Constructor for the class.
Arguments -

name : Name of crawler.
start_url : Base URL of the website.

class `CrawlerType0`

Base class : BaseCrawler Crawler for websites Hindi Lyrics, Smriti and Lyrics Masti.

Methods

`CrawlerType0(self, name, start_url, list_of_url, number_of_threads)`

Constructor for the class.
Arguments -

name : Name of crawler.
start_url : Base URL of the website.
list_of_url : List of URL(s) to start with.
number_of_threads : Number of threads to use to crawl.

`threader(self, thread_id)`

Worker methods. Gets task from task_queue and does corresponding job.
Arguments -

thread_id : Assigned ID of thread.

`run(self)`

Method called from derived classes to start the crawling process.

`download_movie(self, thread_id, url, movie)`

Method called from threader if task type is to get songs from movie. Gets all songs from a movie and saves all song from it in the database.
Arguments -

thread_id : Assigned ID of thread.
url : URL for the movie.
movie : Name of movie.

`get_movies(self, thread_id, url)`

Method called from threader if task type is to get movies from a page. Get movies from a webpage.
Arguments -

thread_id : Assigned ID of thread.
url : URL of page.

`get_movies_with_url(self, raw_html)`

User overrides this method to get list of movies with URL in following format -

[
    ('link1', 'movie1'),
    ('link2', 'movie2'),
]

Arguments -

raw_html : Raw HTML code of the page.

`get_songs_with_url(self, raw_html)`

User overrides this method to get list of songs with URL from a movie page in following format -

[
    ('link1', 'song1'),
    ('link2', 'song2'),
]

Arguments -

raw_html : Raw HTML of the page.

`get_song_details(self, raw_html)`

User overrides this method to get details for a song from raw html in followinf format -

(
    'lyrics',
    [
        'singer1',
        'singer2',
    ],
    [
        'director1',
        'director2',
    ],
    [
        'lyricist1',
        'lyricist2',
    ]
)

Arguments -

raw_html : Raw HTML of song page.

class `CrawlerType1`

Base Class : BaseCrawler
Crawer for Az Lyrics.

Methods

`CrawlerType1(self, name, start_url, list_of_url, number_of_threads)`

Constructor of the class. Arguments -
Same as that for CrawlerType0.

`run(self)`

Same as that for CrawlerType0.

`threader(self, thread_id)`

Same as that for CrawlerType0.

`get_artists(self, thread_id, url)`

Method called from threader if task type is to get artists from a page. Gets artists from a page and puts each of them back in the task_queue.
Arguments -
As usual.

`get_artist_albums(self, thread_id, url, artist)`

Method called from threader if task type is to get songs for an artist.

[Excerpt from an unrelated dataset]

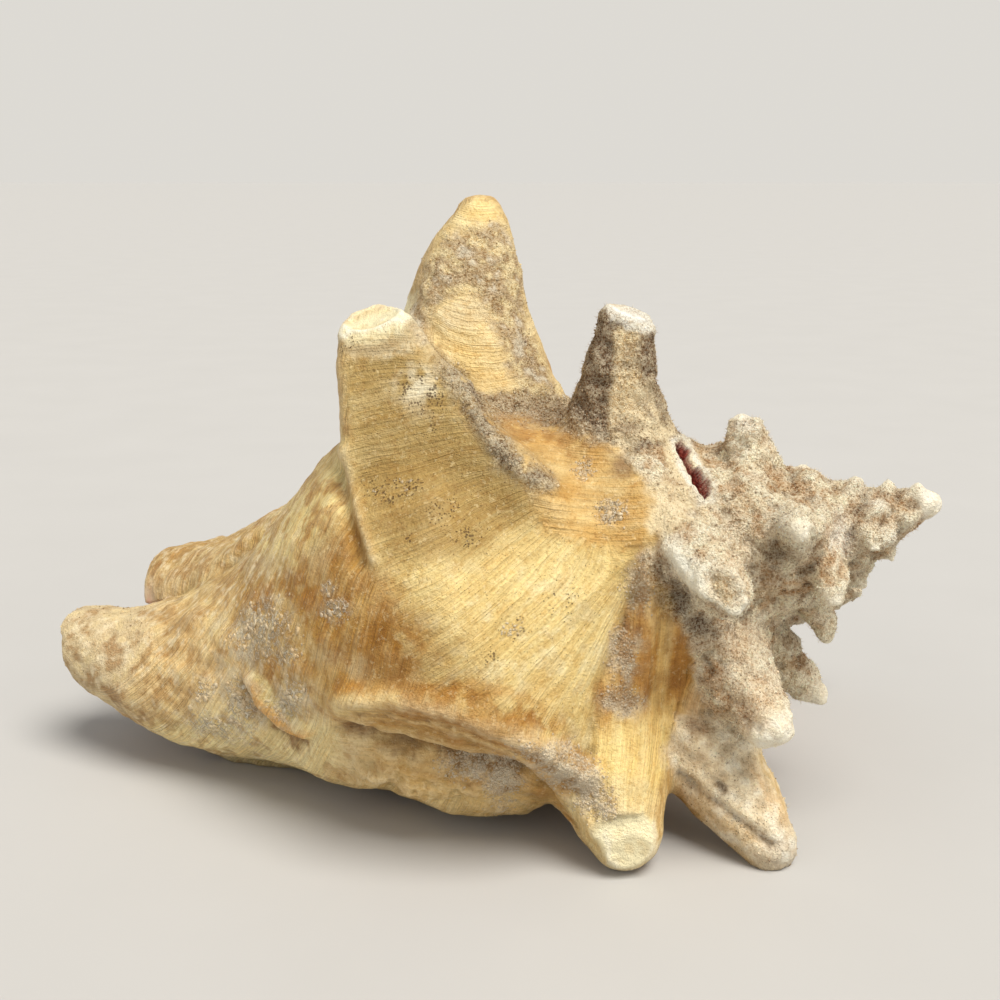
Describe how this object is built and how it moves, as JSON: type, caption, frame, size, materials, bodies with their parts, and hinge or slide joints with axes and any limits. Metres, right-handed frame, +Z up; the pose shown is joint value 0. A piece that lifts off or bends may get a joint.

Gets all songs for an artist and their details, storing them in database.
Arguments -
As usual.

`get_artists_with_url(self, raw_html)`

User overrides this method to get artists with URLs in following format -

[
    ('link1', 'artist1'),
    ('link2', 'artist2'),
]

Arguments -
As usual.

`get_albums_with_songs(self, raw_html)`

User overrides this method to get albums for an artist with all songs in it from artist's page in following format -

[
   (
        'album1',
        [
            ('url1', 'song1'),
            ('url2', 'song2')
        ]
    ),
    (
        'album2',
        [
            ('url3', 'song3'),
            ('url4', 'song4')
        ]
    )
]

Arguemts -
As usual.

`get_song_details(self, song_html)`

User overrides this method to get lyrics for the from raw HTML of the song.
Arguments -
As usual.

class `CrawlerType2`

Base class : BaseCrawler
Crawler for website Metro Lyrics.

Methods

`CrawlerType2(self, name, start_url, list_of_urls, number_of_threads)`

Constructor for the class.
Arguments -
As usual.

`run(self)`

Same as that for CrawlerType0.

`threader(self, thread_id)`

Same as that for CrawlerType0.

`get_artists(self, thread_id, url)`

Same as that for CrawlerType1.

`get_artist(self, thread_id, url, artist)`

Method called by threader when task type is to get artist songs. Gets all the songs for an artist and put each of them in the task_queue. Arguments -
As usual.

`get_songs_from_page(self, thread_id, url, artist)`

Method called by threader when task type is to get songs from an artist page.
Arguments -
As usual.

`get_song(self, thread_id, url, song, artist)`

Method called by threader to get song details.
Arguments - As usual.

`get_song_details(self, raw_html)`

User overrides this metho to get song details from raw HTML in following format -

(
    'album',
    'lyrics',
    [
        'lyricist1',
        'lyricist2'
    ],
    [
        'other_artist1',
        'other_artist2',
    ]
)

Arguments -
As usual.

`get_artist_with_url(self, raw_html)`

User overrides this method to get artists with URLs from a page in following format -

[
    ('url1', 'artist1'),
    ('url2', 'artist2')
]

Argumets -
As usual.

`get_pages_for_artist(self, raw_html)`

User overrides this method to get all pages that contains songs by an artist in following format -

[
    'url1',
    'url2'
]

Arguments -
As usual.

`get_songs(self, raw_html)`

User overrides this method to get list of songs with URLs in following format -

[
    ('url1', 'song1'),
    ('url2', 'song2'),
]

Arguments -
As usual.

Class Documentation

Documentation

class BaseCrawler

Methods

BaseCrawler(self, name, start_url)

class CrawlerType0

Methods

CrawlerType0(self, name, start_url, list_of_url, number_of_threads)

threader(self, thread_id)

run(self)

download_movie(self, thread_id, url, movie)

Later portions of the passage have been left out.